How long people expect to live could be important for at least two reasons.
First, individuals may know information about their own circumstances that affect their predictions. Maybe they know that they are sick or in frequent danger from gun violence. In that case, their prediction of their own life-expectancy might be a proxy for their social circumstances.
Second, their prediction may change some of their own cost/benefit calculations. There is, for example, no economic or other extrinsic reason to pursue education if you fear that your life is nearly over. Then again, you might procrastinate on getting more education if you think you have a very long time left to live.
Therefore I am interested in who makes optimistic or pessimistic estimates of their own life-expectancies. Of course, younger people will expect to live for more years, on average, than older people, and that doesn’t reflect optimism. So I adjusted for age by looking at the difference between how long people expect to live and how long the Social Security Administration (SSA) predicts that someone of their age and gender will live. If people give a higher number than the SSA, they are optimistic; a lower number reflects pessimism. Pessimism may be entirely warranted and reasonable, but it could still have negative effects on some important behaviors.
The scatterplot shows that individuals’ predictions correlate with what the SSA would say, but there is a lot of variation. One young dude expects to live for another 110 years, whereas the SSA would give him 58 years. Several people expect to die very soon. What accounts for these differences?

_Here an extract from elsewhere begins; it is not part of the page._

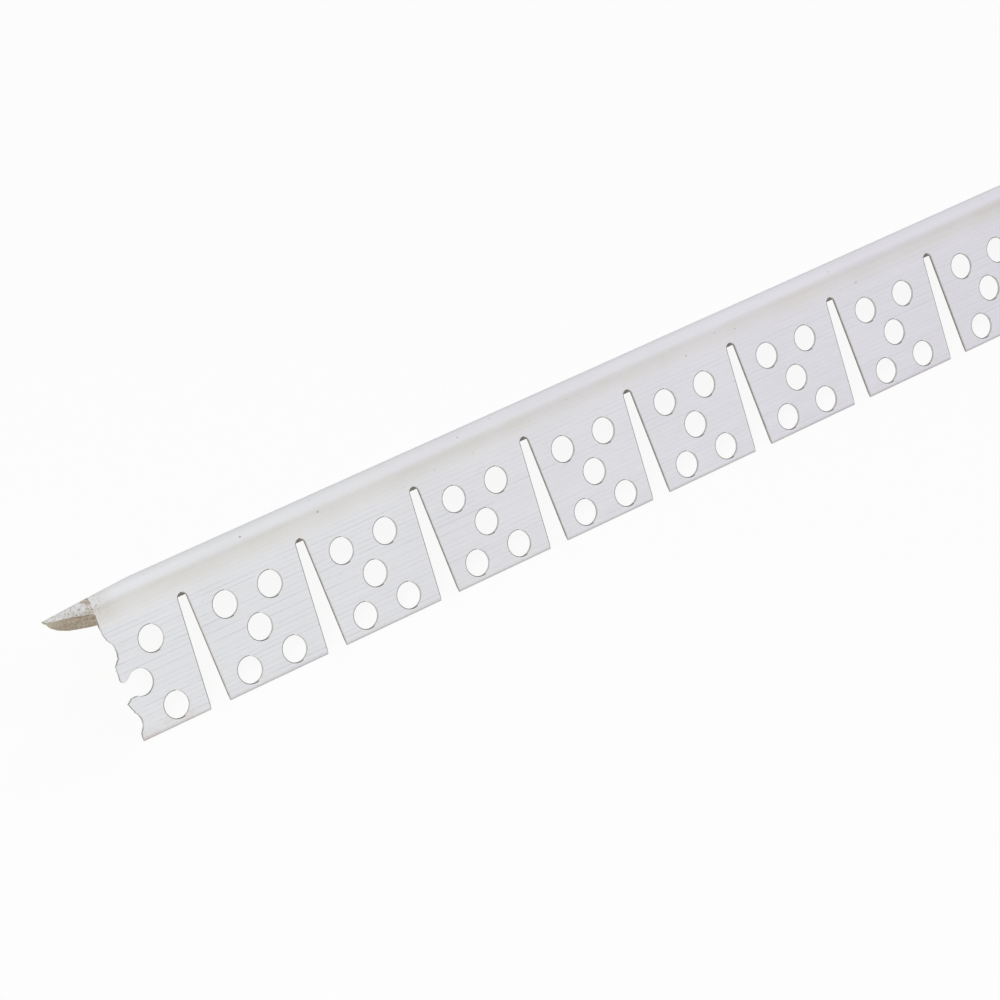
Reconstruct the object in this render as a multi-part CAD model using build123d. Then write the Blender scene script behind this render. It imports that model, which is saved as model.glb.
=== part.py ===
from build123d import *
import math
import os

# Arch corner bead: one strip of white vinyl, extruded as an angle with a raised round nose.
# The front leg is punched with groups of five round holes that key the plaster, and notched
# between the groups, so that the strip can follow an arch. The rear leg is plain.
# Millimetres. +X runs along the stock, +Z is up, and the strip stands like a tent: its nose
# is on top and the tips of both legs are on the ground. The origin is on the ground, below
# the nose, in the middle of the length. The front leg is on the -Y side.

# Stock
STOCK_LENGTH = 2438.4  # eight feet, from the point of the nose to the square right end
CORNER_ANGLE = 68.0  # inside angle between the legs, in degrees
LEG_THICKNESS = 0.7
LEG_WIDTH = 28.4  # from the outermost point of the nose to the tip, along the leg
INSIDE_RADIUS = 0.8  # hollow corner under the nose

# Nose, and the hollow flare that joins it to the flat of each leg
NOSE_RADIUS = 2.0
NOSE_RAISE = 0.75  # how far the nose stands out of the plane of a leg
FLARE_RADIUS = 4.8

# Punched holes: five to a group, four at the corners and one in the middle
HOLE_DIAMETER = 5.1
HOLE_SPACING = 9.75  # between the holes of a row, along the stock
HOLE_ROW_SPACING = 13.0  # between the upper and the lower row
TIP_TO_MIDDLE_HOLE = 10.1

# One stroke of the press makes five groups, and the strip then moves on by five inches
GROUPS_PER_STROKE = 5
GROUP_PITCH = 25.55  # from one group of a stroke to the next
STROKE_STEP = 127.0

# Notches in the front leg, one to the left of each group
NOTCH_DEPTH = 21.9  # from the tip to the top of the notch
NOTCH_MOUTH = 4.2  # width at the tip
NOTCH_TOP_RADIUS = 1.0
NOTCH_LEAN = 0.4  # how far the top is off the middle of the mouth, along +X
NOTCH_TO_MIDDLE_HOLE = 12.6  # from the middle of the mouth to the group on its right

# Left end. Points are measured from the middle hole of the first group, along the stock, and
# up the leg from its tip. The front leg is torn off through that group, and the thin web
# beside its middle hole is broken out.
POINT_TO_MIDDLE_HOLE = 13.5  # from the point of the nose
NOSE_SLIT = [(-13.5, 27.5), (-12.8, 26.9), (-8.4, 26.2), (-6.4, 25.6), (-3.6, 24.9)]
TORN_ABOVE_WEB = [
    (-3.5, 20.8),
    (-3.1, 19.5),
    (-2.3, 18.3),
    (-2.1, 16.9),
    (-2.3, 15.6),
    (-3.3, 14.9),
    (-3.5, 13.6),
    (-3.5, 11.6),
    (-3.2, 11.3),
    (-2.8, 11.3),
    (-1.2, 12.1),
]
TORN_BELOW_WEB = [(-0.9, 8.0), (-2.7, 8.1), (-3.8, 7.3), (-3.1, 5.8), (-2.9, 4.6), (-2.9, 2.9), (-3.4, 0.6)]
# The rear leg is snipped off in a curve, from the point of the nose down to the tip
REAR_SNIP = [
    (-13.5, 28.0),
    (-11.5, 23.9),
    (-9.9, 20.5),
    (-8.3, 17.6),
    (-5.6, 14.2),
    (-3.1, 11.5),
    (-0.9, 9.5),
    (3.1, 7.2),
    (9.0, 3.6),
    (14.0, 0.0),
]
# The back of the nose is shaved off towards its point, at half a right angle to the ground
SHAVE_LENGTH = 19.0
SHAVE_DEPTH = 1.2  # at the point
SHAVE_REACH = 5.0  # how far the shave runs to each side of the middle of the nose

PUNCH_REACH = 2.0  # how far the cuts start outside a leg's outer plane
PUNCH_THROUGH = 2.0  # how far the punches run past the inside of the front leg
OVERRUN = 1.0  # how far a cut runs past the edge that it opens
UNDERCUT = 1.2  # how far the left end's cuts run past the inside of their own leg

HALF_ANGLE = math.radians(CORNER_ANGLE / 2)
LEFT_END = -STOCK_LENGTH / 2
FIRST_HOLE = LEFT_END + POINT_TO_MIDDLE_HOLE

# The centre of the nose, measured down from the corner where the outer planes of the legs meet
NOSE_CENTRE_DROP = (NOSE_RADIUS - NOSE_RAISE) / math.sin(HALF_ANGLE)
NOSE_CENTRE_ALONG = NOSE_CENTRE_DROP * math.cos(HALF_ANGLE)

# Distances along a leg are counted from that same corner
TIP_ALONG = NOSE_CENTRE_ALONG - NOSE_RADIUS + LEG_WIDTH
TIP_RADIUS = LEG_THICKNESS / 2
CORNER_HEIGHT = (
    TIP_RADIUS
    + (TIP_ALONG - TIP_RADIUS) * math.cos(HALF_ANGLE)
    + TIP_RADIUS * math.sin(HALF_ANGLE)
)
FRONT = -1
REAR = 1


def section_point(side, along, out):
    """A point of the section: along a leg from the corner, and out of the leg's outer plane."""
    y = side * (along * math.sin(HALF_ANGLE) + out * math.cos(HALF_ANGLE))
    z = CORNER_HEIGHT - along * math.cos(HALF_ANGLE) + out * math.sin(HALF_ANGLE)
    return y, z


def arc_middle(centre, radius, start, end):
    """The middle of the shorter arc from start to end, in a leg's own along and out."""
    x = (start[0] + end[0]) / 2 - centre[0]
    y = (start[1] + end[1]) / 2 - centre[1]
    size = math.hypot(x, y)
    return centre[0] + radius * x / size, centre[1] + radius * y / size


def flare_and_nose(side):
    """The hollow flare of one leg, from its flat to the point where the nose takes over."""
    nose_out = NOSE_RAISE - NOSE_RADIUS
    reach = FLARE_RADIUS + NOSE_RADIUS
    flat_end = NOSE_CENTRE_ALONG + math.sqrt(reach**2 - (FLARE_RADIUS - nose_out) ** 2)
    centre = (flat_end, FLARE_RADIUS)
    share = NOSE_RADIUS / reach
    start = (flat_end, 0)
    end = (
        NOSE_CENTRE_ALONG + share * (flat_end - NOSE_CENTRE_ALONG),
        nose_out + share * (FLARE_RADIUS - nose_out),
    )
    middle = arc_middle(centre, FLARE_RADIUS, start, end)
    return [section_point(side, *point) for point in (start, middle, end)]


def leg_tip(side):
    """The three points of the round edge of a leg's tip, from the outside to the inside."""
    outside = (TIP_ALONG - TIP_RADIUS, 0)
    end = (TIP_ALONG, -TIP_RADIUS)
    inside = (TIP_ALONG - TIP_RADIUS, -LEG_THICKNESS)
    return [section_point(side, *point) for point in (outside, end, inside)]


def inside_corner():
    """The three points of the hollow corner's arc, from the front leg to the rear leg."""
    centre_drop = (LEG_THICKNESS + INSIDE_RADIUS) / math.sin(HALF_ANGLE)
    along = centre_drop * math.cos(HALF_ANGLE)
    top = (0, CORNER_HEIGHT - centre_drop + INSIDE_RADIUS)
    return (
        section_point(FRONT, along, -LEG_THICKNESS),
        top,
        section_point(REAR, along, -LEG_THICKNESS),
    )


def bead_section():
    """The closed outline of the extrusion, across the stock."""
    front_flat, front_flare, front_nose = flare_and_nose(FRONT)
    rear_flat, rear_flare, rear_nose = flare_and_nose(REAR)
    nose_top = (0, CORNER_HEIGHT - NOSE_CENTRE_DROP + NOSE_RADIUS)
    front_outside, front_tip, front_inside = leg_tip(FRONT)
    rear_outside, rear_tip, rear_inside = leg_tip(REAR)
    corner_front, corner_top, corner_rear = inside_corner()
    with BuildSketch(Plane.YZ.offset(LEFT_END)) as section:
        with BuildLine():
            ThreePointArc(front_nose, nose_top, rear_nose)
            ThreePointArc(rear_nose, rear_flare, rear_flat)
            Line(rear_flat, rear_outside)
            ThreePointArc(rear_outside, rear_tip, rear_inside)
            Line(rear_inside, corner_rear)
            ThreePointArc(corner_rear, corner_top, corner_front)
            Line(corner_front, front_inside)
            ThreePointArc(front_inside, front_tip, front_outside)
            Line(front_outside, front_flat)
            ThreePointArc(front_flat, front_flare, front_nose)
        make_face()
    return section.sketch


def group_centres():
    """Places along the stock of the middle holes of all groups."""
    centres = []
    while True:
        stroke, place = divmod(len(centres), GROUPS_PER_STROKE)
        centre = FIRST_HOLE + stroke * STROKE_STEP + place * GROUP_PITCH
        if centre - NOTCH_TO_MIDDLE_HOLE - NOTCH_MOUTH / 2 > STOCK_LENGTH / 2:
            return centres
        centres.append(centre)


def leg_plane(side):
    """A plane just outside a leg, seen from outside: y runs up the leg from its tip."""
    y, z = section_point(side, TIP_ALONG, PUNCH_REACH)
    outwards = (0, side * math.cos(HALF_ANGLE), math.sin(HALF_ANGLE))
    return Plane(origin=(0, y, z), x_dir=(-side, 0, 0), z_dir=outwards)


def cut_through(sketch, overrun):
    """Cuts from a leg's plane through the leg, and past its inside by the overrun."""
    return extrude(sketch, amount=-PUNCH_REACH - LEG_THICKNESS - overrun).solids()


def hole_punches():
    """Five round punches for each group that meets the stock."""
    group = [(0, 0)]
    for x in (-HOLE_SPACING / 2, HOLE_SPACING / 2):
        for y in (-HOLE_ROW_SPACING / 2, HOLE_ROW_SPACING / 2):
            group.append((x, y))
    places = []
    for centre in group_centres():
        for x, y in group:
            if centre + x < STOCK_LENGTH / 2 + HOLE_DIAMETER / 2:
                places.append((centre + x, TIP_TO_MIDDLE_HOLE + y))
    with BuildSketch(leg_plane(FRONT)) as holes:
        with Locations(*places):
            Circle(HOLE_DIAMETER / 2)
    return cut_through(holes.sketch, PUNCH_THROUGH)


def notch_punches():
    """A tapered punch with a round top to the left of each group but the first."""
    top_centre = NOTCH_DEPTH - NOTCH_TOP_RADIUS
    left_slope = (NOTCH_MOUTH / 2 + NOTCH_LEAN - NOTCH_TOP_RADIUS) / top_centre
    right_slope = (NOTCH_MOUTH / 2 - NOTCH_LEAN - NOTCH_TOP_RADIUS) / top_centre
    left_mouth = (-NOTCH_MOUTH / 2 - left_slope * OVERRUN, -OVERRUN)
    right_mouth = (NOTCH_MOUTH / 2 + right_slope * OVERRUN, -OVERRUN)
    left_top = (NOTCH_LEAN - NOTCH_TOP_RADIUS, top_centre)
    right_top = (NOTCH_LEAN + NOTCH_TOP_RADIUS, top_centre)
    with BuildSketch() as notch:
        with BuildLine():
            Polyline(left_top, left_mouth, right_mouth, right_top)
            ThreePointArc(right_top, (NOTCH_LEAN, NOTCH_DEPTH), left_top)
        make_face()
    places = [(centre - NOTCH_TO_MIDDLE_HOLE, 0) for centre in group_centres()[1:]]
    with BuildSketch(leg_plane(FRONT)) as notches:
        with Locations(*places):
            add(notch.sketch)
    return cut_through(notches.sketch, PUNCH_THROUGH)


def end_cut(side, edge):
    """What is missing from one leg to the left of the given edge, nose first."""
    left = LEFT_END - OVERRUN
    top = LEG_WIDTH + OVERRUN
    points = [(left, top), (FIRST_HOLE + edge[0][0], top)]
    points += [(FIRST_HOLE + x, y) for x, y in edge]
    points += [(FIRST_HOLE + edge[-1][0], -OVERRUN), (left, -OVERRUN)]
    # the plane of the rear leg has its x axis the other way round
    points = [(-side * x, y) for x, y in points]
    with BuildSketch(leg_plane(side)) as cut:
        Polygon(*points, align=None)
    return cut_through(cut.sketch, UNDERCUT)


def nose_shave():
    """The wedge that is missing from the back of the nose, near its point."""
    nose_centre = (0, 0, CORNER_HEIGHT - NOSE_CENTRE_DROP)
    plane = Plane(origin=nose_centre, x_dir=(1, 0, 0), z_dir=(0, -1, 1))
    slope = SHAVE_DEPTH / SHAVE_LENGTH
    top = NOSE_RADIUS + OVERRUN
    points = [
        (LEFT_END - OVERRUN, top),
        (LEFT_END - OVERRUN, NOSE_RADIUS - SHAVE_DEPTH - slope * OVERRUN),
        (LEFT_END + SHAVE_LENGTH, NOSE_RADIUS),
        (LEFT_END + SHAVE_LENGTH, top),
    ]
    with BuildSketch(plane) as wedge:
        Polygon(*points, align=None)
    return extrude(wedge.sketch, amount=SHAVE_REACH, both=True).solids()


def arch_corner_bead():
    """The extrusion with its front leg punched, and with its left end torn and snipped off."""
    cuts = hole_punches() + notch_punches()
    cuts += end_cut(FRONT, NOSE_SLIT + TORN_ABOVE_WEB + TORN_BELOW_WEB)
    cuts += end_cut(REAR, REAR_SNIP) + nose_shave()
    return extrude(bead_section(), amount=STOCK_LENGTH) - cuts


bead = arch_corner_bead()
os.makedirs("parts", exist_ok=True)
export_step(bead, "parts/arch_corner_bead.step")
box = bead.bounding_box()
print("arch_corner_bead", round(bead.volume, 1), "mm3,", len(bead.solids()), "solid")
print("size", [round(value, 3) for value in box.size], "lowest", round(box.min.Z, 4))
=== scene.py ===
import math
import random

import bmesh
import bpy
from mathutils import Matrix, Vector
from mathutils.geometry import delaunay_2d_cdt


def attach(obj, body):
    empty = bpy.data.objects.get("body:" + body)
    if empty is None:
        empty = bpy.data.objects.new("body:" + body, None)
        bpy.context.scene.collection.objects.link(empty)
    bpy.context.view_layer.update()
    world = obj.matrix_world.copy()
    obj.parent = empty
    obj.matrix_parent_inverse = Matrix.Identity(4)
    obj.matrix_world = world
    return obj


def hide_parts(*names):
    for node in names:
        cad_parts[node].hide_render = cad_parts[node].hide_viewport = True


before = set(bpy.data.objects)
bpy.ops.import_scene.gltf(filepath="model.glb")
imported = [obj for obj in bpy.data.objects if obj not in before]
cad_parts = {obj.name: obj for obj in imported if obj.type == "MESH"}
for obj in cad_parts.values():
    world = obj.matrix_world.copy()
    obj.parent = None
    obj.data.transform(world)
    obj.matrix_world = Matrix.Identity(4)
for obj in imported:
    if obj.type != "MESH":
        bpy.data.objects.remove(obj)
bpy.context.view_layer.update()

random.seed(11)

# One closed skin stands for the whole strip. The punched stretch of its front leg is made tab by
# tab from flat outlines, and the nose, the rear leg and the inside are drawn out of the section.
# Sizes are in millimetres, as in the part's source, and MM turns them into metres.
MM = 0.001
FRONT, REAR = -1, 1

# Stock
STOCK_LENGTH = 2438.4
CORNER_ANGLE = 68.0
LEG_THICKNESS = 0.7
LEG_WIDTH = 28.4
INSIDE_RADIUS = 0.8
NOSE_RADIUS = 2.0
NOSE_RAISE = 0.75
FLARE_RADIUS = 4.8

# Punched holes and notches
HOLE_DIAMETER = 5.1
HOLE_SPACING = 9.75
HOLE_ROW_SPACING = 13.0
TIP_TO_MIDDLE_HOLE = 10.1
GROUPS_PER_STROKE = 5
GROUP_PITCH = 25.55
STROKE_STEP = 127.0
NOTCH_DEPTH = 21.9
NOTCH_MOUTH = 4.2
NOTCH_TOP_RADIUS = 1.0
NOTCH_LEAN = 0.4
NOTCH_TO_MIDDLE_HOLE = 12.6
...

Using the Tufts equity research survey, I looked first at the factors that are incorporated in prominent actuarial models–the things that we’re told actually lengthen or shorten our lives. If you go to a “longevity calculator” like this one, it will ask you to enter your own year of birth, gender, race, education level, body mass index, income, whether you are retired, and your habits of exercise, smoking, and drinking alcohol. It will tell you how many years you probably have left to live, based on your answers and a significant body of research.
Some of those factors affect optimism, but some do not. Reporting results from a regression model that are significant at p<.05:
- Younger people are more optimistic, meaning not that they expect to live more years than older people but that their predictions for their lives are higher in comparison to the SSA’s predictions for them.
- White people are more optimistic than people of color, and they have a basis for that.
- Higher body mass index (BMI) correlates with pessimism.
- Regular vigorous exercise predicts more optimism.
- Education, gender, marital status, income, employment status, and drinking and smoking are not related to optimism, even though they are significant predictors of life expectancy in actuarial models.
I also went looking for measures that might predict optimism even though they are not in the actuarial models that I see online. Some of them are quite significant. When added to a regression model with the variables listed above …
- Frequency of attending religious services predicts optimism.
- People with better overall health (per their self-report) are much more optimistic.
- Stress about climate change comes close to predicting pessimism (p=.054).
- Whether you own a gun and whether you planned to vote for Trump or Biden are not related to optimism.
To some extent, people seem to be making accurate predictions based on life circumstances. For instance, they are right to worry about high BMIs. They seem to be missing some important factors, such as smoking and drinking. The correlation with religious participation could reflect the beneficial results of participating in communities, or perhaps religion makes one optimistic about one’s own life, or perhaps people who think they have a long time to live are motivated to attend services.